G4FTFTunings* G4FTFTunings::sInstance = nullptr;
 
namespace { G4Mutex paramMutex = G4MUTEX_INITIALIZER; }
 
 
G4FTFTunings* G4FTFTunings::Instance() {
  if ( sInstance == nullptr ) {
    G4AutoLock l( &paramMutex );
    if ( sInstance == nullptr ) {
      static G4FTFTunings theFTFTuningsObject;
      sInstance = &theFTFTuningsObject;
    }
    l.unlock();
  }
  return sInstance;
}
 
 
G4FTFTunings::~G4FTFTunings() {
  delete fMessenger;
}
 
 
G4FTFTunings::G4FTFTunings() {
  fMessenger = new G4FTFTuningsMessenger;
}
 
 
G4bool G4FTFTunings::IsLocked() const {
  return ( ! G4Threading::IsMasterThread() ||
           G4StateManager::GetStateManager()->GetCurrentState() != G4State_PreInit );
}
 
 
void G4FTFTunings::SetTuneApplicabilityState( const G4int index, const G4int state ) {
  if ( IsLocked() || index < 0 || index >= sNumberOfTunes ) return;
  fApplicabilityOfTunes[index] = state;
}
 
 
G4int G4FTFTunings::GetIndexTune( const G4ParticleDefinition* /* particleDef */, const G4double /* ekin */ ) const {
  // For the time being, select the first alternative (i.e. with index > 0) tune which is switched on.

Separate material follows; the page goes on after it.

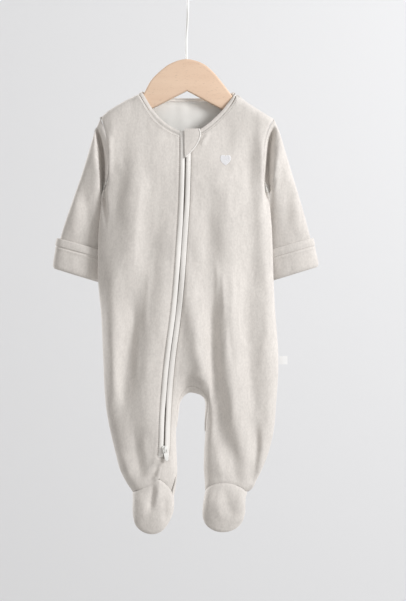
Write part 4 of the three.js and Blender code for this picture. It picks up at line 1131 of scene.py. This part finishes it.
make_teeth()
HEART = make_motif()
ALLOWANCE = make_seam_allowance()
PIPING = make_guard_piping()
make_ankle_piece()
moulded_copy("zip_slider", "garment", 0.3)
moulded_copy("zip_pull_tab", "pull_tab", 0.2)
# The outer rows of stitches beside the zip, in the darker thread that carries the seams' painted shade.
ZIP_STITCHES = stitches("zip_stitches", zip_rows(7.6, (-176, -204), -573, 0.05), "seam_thread", 2.4, 1.6)
STRIP_STITCHES = stitches("strip_stitches", zip_rows(5.4, (-178, -206), -572, 0.1), "thread", 2.6, 1.8,
                          0.2, 0.16)
# The neck's stitches, in the same darker thread with the seams' painted shade.
NECK_STITCHES = [
    stitches("neck_stitches_right", [neck_line(FRONT, NECK_RIGHT)], "seam_thread", 2.2, 1.5, 0.24, 0.2),
    stitches("neck_stitches_left", [neck_line(FRONT, NECK_LEFT)], "seam_thread", 2.2, 1.5, 0.24, 0.2),
    stitches("neck_stitches_back", [neck_line(BACK, NECK_BACK)], "seam_thread", 2.2, 1.5, 0.24, 0.2),
]


# The hanger

# The wood's outline from the viewer's left to the right, and back along its foot, and half its thickness.
HANGER_TOP = [
    (-91.4, -151.5), (-89.6, -145.4), (-84, -139.4), (-76.2, -134.2), (-62, -126.4), (-57.5, -124),
    (-53.4, -119.6), (-45.4, -105), (-33, -92.3), (-20.6, -83.4), (-1, -77.8), (18.6, -82.8),
    (30.1, -91.3), (43.5, -106.6), (54, -120.4), (58.5, -125.4), (63, -127.9), (74, -135.2),
    (86, -143), (91.6, -149), (93, -156),
]
HANGER_FOOT = [(89, -162.6), (82, -161.4), (0, -117.6), (-80, -158.4), (-87.5, -158.6)]
HANGER_HALF = 4.8
# The hook's wire from the wood up to the start of its bend, which is round.
HOOK = [(-0.6, 0, -79.5), (-0.6, 0, -77.2), (-0.6, 0, -62), (-0.6, 0, -50), (-0.2, -2.2, -41.5),
        (0.5, -7, -33)]
HOOK_RADIUS = 16
WIRE_RADIUS = 1.5


def make_wood():
    """The hanger's wooden body: its outline drawn through its thickness, with rounded edges."""
    top = curve_through([(x, 0, z) for x, z in HANGER_TOP], 5)
    outline = [p * MM for p in top] + [Vector((x, 0, z)) * MM for x, z in HANGER_FOOT]
    bm = bmesh.new()
    ring = [bm.verts.new(p + Vector((0, -HANGER_HALF * MM, 0))) for p in outline]
    face = bm.faces.new(ring)
    grown = bmesh.ops.extrude_face_region(bm, geom=[face])["geom"]
    for v in grown:
        if isinstance(v, bmesh.types.BMVert):
            v.co.y = HANGER_HALF * MM
    bmesh.ops.recalc_face_normals(bm, faces=bm.faces)
    obj = bevelled(object_of("hanger_body", mesh_from(bm, "hanger_body")), 2.4, 5, 60)
    smooth_shaded(obj.data, 35)
    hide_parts("hanger_wood")
    return dressed(obj, "wood")


def make_hook():
    """The hook's wire, thinner where it enters the wood and rounded at its tip."""
    points = list(HOOK)
    centre = WIRE_RADIUS - HOOK_RADIUS
    for degrees in range(212, -25, -15):
        angle = math.radians(degrees)
        points.append((1, HOOK_RADIUS * math.cos(angle), centre + HOOK_RADIUS * math.sin(angle)))
    line = [p * MM for p in curve_through(points, 5)]
    shares = [0.9] + [1] * (len(line) - 3) + [0.95, 0.6]
    radii = [share * WIRE_RADIUS for share in shares]
    hook = round_length("hook_wire", line, radii, "wire")
    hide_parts("hanger_hook")


make_wood()
make_hook()

# The stage, the lights and the camera

LIT = Vector((0, 0, -0.4))     # where all the lights look
# Each light's place, size, power and colour.
LIGHTS = {
    "key": ((1.75, -1.2, 0.5), 0.75, 45, (0.985, 0.99, 1)),
    "fill": ((-1.5, -2.2, 0.1), 1.8, 2, (0.98, 0.99, 1)),
    "rear": ((-1.9, 1.5, 0.5), 1.0, 45, (0.985, 0.99, 1)),
}


def wall_paint():
    """Matt paint. From behind the wall is clear, so that the garment's back is lit and can be looked at."""
    s = Shader("wall_paint")
    s.surface.inputs["Base Color"].default_value = (0.79, 0.80, 0.82, 1)
    s.surface.inputs["Roughness"].default_value = 0.9
    behind, shadow = s.add("NewGeometry").outputs["Backfacing"], s.add("LightPath").outputs["Is Shadow Ray"]
    clear = s.maths("MAXIMUM", behind, shadow)
    mix = s.add("MixShader")
    s.join(clear, mix.inputs["Fac"])
    s.join(s.surface.outputs[0], mix.inputs[1])
    s.join(s.add("BsdfTransparent").outputs[0], mix.inputs[2])
    s.join(mix.outputs[0], s.tree.nodes["Material Output"].inputs["Surface"])
    return s.material


def make_stage():
    """A pale wall behind."""
    bm = bmesh.new()
    away = Matrix.Translation((0, 0.6, 0)) @ Matrix.Rotation(math.pi / 2, 4, "X")
    bmesh.ops.create_grid(bm, x_segments=1, y_segments=1, size=4, matrix=away)
    wall = object_of("wall", mesh_from(bm, "wall"))
    wall.data.materials.append(wall_paint())


def make_light(name, place, size, power, colour):
    data = bpy.data.lights.new(name, "AREA")
    data.shape = "DISK"
    data.size = size
    data.energy = power
    data.color = colour
    obj = bpy.data.objects.new(name, data)
    obj.location = place
    obj.rotation_euler = (LIT - Vector(place)).to_track_quat("-Z", "Y").to_euler()
    bpy.context.collection.objects.link(obj)


def make_camera():
    data = bpy.data.cameras.new("camera")
    data.sensor_fit = "HORIZONTAL"
    data.sensor_width = SENSOR
    data.lens = SENSOR * CAMERA_AWAY / (PICTURE_WIDTH * PX)
    data.clip_end = 30
    obj = bpy.data.objects.new("camera", data)
    obj.location = MIDDLE + Vector((0, -CAMERA_AWAY, 0))
    obj.rotation_euler = (math.pi / 2, 0, 0)
    bpy.context.collection.objects.link(obj)
    bpy.context.scene.camera = obj


def make_world():
    world = bpy.data.worlds.new("studio")
    world.use_nodes = True
    background = world.node_tree.nodes["Background"]
    background.inputs["Color"].default_value = (1.0, 0.975, 0.945, 1)
    background.inputs["Strength"].default_value = 0.54
    bpy.context.scene.world = world


make_stage()
make_world()
for light, values in LIGHTS.items():
    make_light(light, *values)
make_camera()
bpy.context.scene.view_settings.view_transform = "Standard"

  // If nothing is found, then returns 0 (which corresponds to the default set of parameters).
  G4int indexTune = 0;
  for ( G4int i = 1; i < sNumberOfTunes; ++i ) {
    if ( GetTuneApplicabilityState(i) != 0 ) {  // tune i-th is switched on
      indexTune = i;
      break;
    }
  }
  
  /* For the future
  G4int pdgCode = std::abs( particleDef->GetPDGEncoding() );
  if ( particleDef != nullptr  &&  ekin >= 0.0  &&  pdgCode != 0 ) {
    G4bool isLowEnergy = ( ekin < fLowEnergyThreshold );
    G4bool isHighEnergy = ( ekin > fHighEnergyThreshold );
    G4bool isMediumEnergy = ( ( ! isLowEnergy ) && ( ! isHighEnergy ) );
    G4bool isMeson = ( pdgCode < 1000 );
    G4bool isPion = ( pdgCode == 211 || pdgCode == 111 );
    G4bool isKaon = ( pdgCode == 321 || pdgCode == 311 || pdgCode == 130 || pdgCode == 310 );
    G4bool isBaryon = ( pdgCode > 1000 );
    G4bool isNucleon = ( pdgCode == 2212 || pdgCode == 2112 );
    G4bool isAntiBaryon = particleDef->GetBaryonNumber() < 0;
    // Based on the projectile type, its kinetic energy, and the "applicability" flag
    // of each tune, find the right tune to be applicable in this case.
    // ...
  }
  */
  
  //G4cout << "G4FTFTunings::GetIndexTune : projectile=" << particleDef->GetParticleName()
  //       << "  ekin[MeV]=" << ekin << " -> indexTune=" << indexTune
  //       << "  " << fNameOfTunes[indexTune] << G4endl;
  
  return indexTune;
}
 
 
//============================================================================
 
G4HadronicDeveloperParameters& HDP = G4HadronicDeveloperParameters::GetInstance();
 
 
class G4FTFSettingDefaultHDP {
  public:   
    G4FTFSettingDefaultHDP() {
      // Cross sections for elementary processes
      //
      // these are for Inelastic interactions, i.e. Xinelastic=(Xtotal-Xelastix)>0.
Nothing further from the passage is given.